Baseball's Minnesota Twins offer a stark before-and-after study of a stadium's financial impact on a franchise—and the greater demand a venue's economics can make on fans' budgets. Despite success on the field, the small-market team missed millions in potential revenues largely due to the shortcomings of its home field, the Hubert H. Humphrey Metrodome, the last multipurpose stadium for football and baseball. Fans seldom buy season tickets at the Metrodome, which is widely regarded as one of the worst venues for choice seats (the ballpark ranks near the bottom in baseball in that category). The Twins have captured virtually nothing from premium seating, while their co-tenant, the NFL's Vikings, has monopolized revenues from the 100 or so luxury suites. The local government has siphoned proceeds from parking, concessions and stadium ads. "And that's why we have been looking to control our own destiny, to control the revenue streams around our own games," says Dave St. Peter, the Twins' president.

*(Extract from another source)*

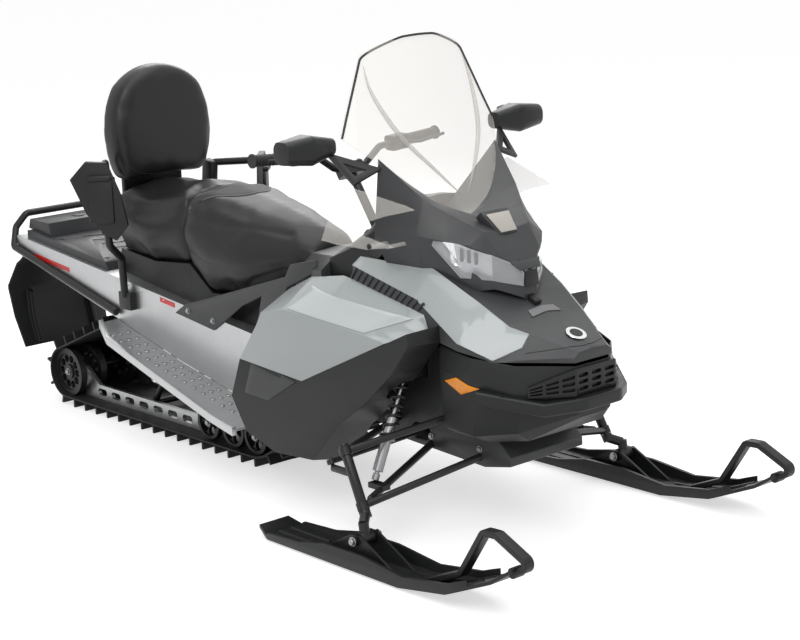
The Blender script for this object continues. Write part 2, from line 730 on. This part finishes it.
def make_reflectors():
    """Red tapes along the tunnel."""
    for name, side in SIDES:
        for count, ((x, z), length, high) in enumerate(RED_PATCHES):
            y = side * TUNNEL_SIDE
            fall = TUNNEL_SLOPE * length
            corners = [Vector((x, y, z)), Vector((x, y, z - high)), Vector((x + length, y, z - high + fall)),
                       Vector((x + length, y, z + fall))]
            if side > 0:
                corners.reverse()
            as_plate(f"{name}_red_tape_{count}", corners, 0.0008, "red_tape", bevel=0)


make_reflectors()

# ---- headlights: bezel, chrome beds, bowls and bulbs --------------------------------------------------
LAMP_TOP = ((0.850, 0.204, 0.876), (0.918, 0.182, 0.868), (0.988, 0.102, 0.831), (1.040, 0.022, 0.782))
LAMP_LOW = ((0.850, 0.206, 0.862), (0.918, 0.162, 0.769), (0.988, 0.100, 0.759), (1.040, 0.030, 0.739))
LAMP_FACING = Vector((0.75, 0.66, 0.0))
BED_DEEP = 0.026
BEDS = ("chrome", "grey_steel", "engine_metal")     # the reflector's finish from the rear to the nose
FINS = (0.16, 0.36, 0.56)                           # dark fins in the middle bed
BROW_LOW = 0.80
BEZEL_R = 0.0026
BOWLS = (  # centre, mouth radius, throat radius
    ((0.905, 0.150, 0.825), 0.028, 0.009),
    ((0.950, 0.106, 0.806), 0.024, 0.008),
)


def hugging(at, side):
    """The same place, no further out than the bodywork beside it."""
    pieces = [shells["upper_fairing"]] if at.z > BROW_LOW else [shells["upper_fairing"], nodes["headlights"]]
    reach = max(abs(surface_y(piece, at.x, at.z, side).y) for piece in pieces)
    return Vector((at.x, side * min(abs(at.y), reach + BEZEL_R), at.z)) if reach > 0.01 else at


def make_headlights():
    """What is seen through each lamp's glass, and the dark bezel round it."""
    for name, side in SIDES:
        def placed(point, deep=0.0):
            at = Vector(point) - LAMP_FACING * deep
            return Vector((at.x, side * at.y, at.z))

        rim = [placed(point, 0.001) for point in LAMP_TOP + tuple(reversed(LAMP_LOW))]
        edge = [hugging(at, side) for at in along(rim + rim[:1], 0.02)]
        as_tube(name + "_lamp_bezel", edge, BEZEL_R, "black_plastic", closed=True)
        for i in range(len(LAMP_TOP) - 1):
            corners = [placed(LAMP_TOP[i], BED_DEEP), placed(LAMP_LOW[i], BED_DEEP),
                       placed(LAMP_LOW[i + 1], BED_DEEP), placed(LAMP_TOP[i + 1], BED_DEEP)]
            if side > 0:
                corners.reverse()
            as_plate(f"{name}_lamp_bed_{i}", corners, 0.001, BEDS[i], bevel=0)
        facing = Vector((LAMP_FACING.x, side * LAMP_FACING.y, 0.05))
        cups = []
        for centre, mouth, throat in BOWLS:
            at = placed(centre, 0.0)
            cup = stud(at - facing * 0.024, facing, throat, 0.022, 32, tip=mouth, bevel=0, fill="NOTHING")
            take_up(cup)
            wall = cup.modifiers.new("wall", "SOLIDIFY")
            wall.thickness = 0.0012
            bpy.ops.object.modifier_apply(modifier=wall.name)
            cups.append(cup)
            cups.append(stud(at - facing * 0.022, facing, 0.006, 0.014, 16, tip=0.004))
        joined(cups, name + "_lamp_bowls", "chrome")
        fins = []
        for share in FINS:
            top = Vector(LAMP_TOP[1]).lerp(Vector(LAMP_TOP[2]), share)
            low = Vector(LAMP_LOW[1]).lerp(Vector(LAMP_LOW[2]), share)
            middle = placed(top.lerp(low, 0.30), 0.014)
            fins.append(block(middle, (0.014, 0.010, (top - low).length * 0.36), (0, 20, side * 41.0), 0.0008))
        joined(fins, name + "_lamp_fins", "black_plastic")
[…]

It took 10 years, but in August 2007, the Twins broke ground on a 40,000-seat stadium in downtown Minneapolis. The team will pocket nearly all revenues, which include such sources as the naming rights (Target Field), premium seats and 55 to 60 luxury suites. Slated to open in 2010, Target Field will include 3,000 club seats averaging about $52 per game—on top of an upfront "membership fee" of $1,000 to $2,000. Most are already spoken for, says St. Peter, and the team has leased about 50 of the luxury boxes for up to 10 years for an unspecified sum.
Spectator sports ceased being about fun and games long ago. Now, in the age of the billion-dollar sports emporium, they're about financial life and death. Which probably explains why some teams have taken to scalping their fans.